*MATERIAL PROVIDED*.
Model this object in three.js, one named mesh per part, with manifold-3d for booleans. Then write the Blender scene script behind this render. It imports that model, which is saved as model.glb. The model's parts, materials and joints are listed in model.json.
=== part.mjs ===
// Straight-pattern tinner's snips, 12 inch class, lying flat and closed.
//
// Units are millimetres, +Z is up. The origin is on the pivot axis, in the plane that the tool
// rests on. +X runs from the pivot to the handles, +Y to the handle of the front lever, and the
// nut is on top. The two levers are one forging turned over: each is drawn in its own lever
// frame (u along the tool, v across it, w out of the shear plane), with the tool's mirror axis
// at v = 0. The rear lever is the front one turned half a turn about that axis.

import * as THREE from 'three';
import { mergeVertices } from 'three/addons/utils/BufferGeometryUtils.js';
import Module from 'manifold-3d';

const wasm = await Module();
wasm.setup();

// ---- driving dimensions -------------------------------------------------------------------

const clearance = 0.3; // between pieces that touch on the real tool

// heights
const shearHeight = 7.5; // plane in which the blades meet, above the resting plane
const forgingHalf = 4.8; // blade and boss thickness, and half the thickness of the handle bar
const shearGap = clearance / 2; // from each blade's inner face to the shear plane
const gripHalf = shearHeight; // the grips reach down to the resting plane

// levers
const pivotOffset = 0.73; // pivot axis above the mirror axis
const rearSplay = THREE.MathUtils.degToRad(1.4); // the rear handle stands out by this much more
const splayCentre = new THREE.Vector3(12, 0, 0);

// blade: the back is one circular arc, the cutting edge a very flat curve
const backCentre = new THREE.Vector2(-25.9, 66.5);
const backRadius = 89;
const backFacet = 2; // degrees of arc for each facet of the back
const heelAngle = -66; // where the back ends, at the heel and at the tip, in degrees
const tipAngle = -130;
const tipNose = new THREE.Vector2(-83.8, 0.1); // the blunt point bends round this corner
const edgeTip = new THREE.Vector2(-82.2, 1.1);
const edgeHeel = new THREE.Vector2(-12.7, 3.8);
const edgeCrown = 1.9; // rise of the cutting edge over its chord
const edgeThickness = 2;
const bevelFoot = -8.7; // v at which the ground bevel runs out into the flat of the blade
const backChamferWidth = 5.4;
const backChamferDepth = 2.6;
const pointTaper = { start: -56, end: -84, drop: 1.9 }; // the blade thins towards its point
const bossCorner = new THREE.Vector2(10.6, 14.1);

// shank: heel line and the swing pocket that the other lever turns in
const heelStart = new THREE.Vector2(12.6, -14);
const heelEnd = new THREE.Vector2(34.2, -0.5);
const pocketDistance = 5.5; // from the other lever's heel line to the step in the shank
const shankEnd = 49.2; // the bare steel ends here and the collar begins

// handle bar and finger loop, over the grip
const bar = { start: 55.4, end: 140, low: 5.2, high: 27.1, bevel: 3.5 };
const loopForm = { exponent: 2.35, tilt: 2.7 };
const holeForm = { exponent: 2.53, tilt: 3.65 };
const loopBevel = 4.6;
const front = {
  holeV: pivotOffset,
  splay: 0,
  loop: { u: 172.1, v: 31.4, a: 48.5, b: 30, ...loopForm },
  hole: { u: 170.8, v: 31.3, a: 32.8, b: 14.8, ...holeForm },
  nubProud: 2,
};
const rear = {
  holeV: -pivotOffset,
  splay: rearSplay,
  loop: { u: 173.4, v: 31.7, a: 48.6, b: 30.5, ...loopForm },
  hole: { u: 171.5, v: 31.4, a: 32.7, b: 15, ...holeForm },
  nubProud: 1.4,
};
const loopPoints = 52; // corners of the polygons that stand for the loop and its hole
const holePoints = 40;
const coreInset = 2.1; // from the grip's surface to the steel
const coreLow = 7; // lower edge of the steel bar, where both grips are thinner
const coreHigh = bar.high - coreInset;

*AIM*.
Write out the listing's lines exactly, from its first line through the line that contains "---- driving dimensions", and stop there.

*RESULT OF THIS TASK*.
Model this object in three.js, one named mesh per part, with manifold-3d for booleans. Then write the Blender scene script behind this render. It imports that model, which is saved as model.glb. The model's parts, materials and joints are listed in model.json.
=== part.mjs ===
// Straight-pattern tinner's snips, 12 inch class, lying flat and closed.
//
// Units are millimetres, +Z is up. The origin is on the pivot axis, in the plane that the tool
// rests on. +X runs from the pivot to the handles, +Y to the handle of the front lever, and the
// nut is on top. The two levers are one forging turned over: each is drawn in its own lever
// frame (u along the tool, v across it, w out of the shear plane), with the tool's mirror axis
// at v = 0. The rear lever is the front one turned half a turn about that axis.

import * as THREE from 'three';
import { mergeVertices } from 'three/addons/utils/BufferGeometryUtils.js';
import Module from 'manifold-3d';

const wasm = await Module();
wasm.setup();

// ---- driving dimensions -------------------------------------------------------------------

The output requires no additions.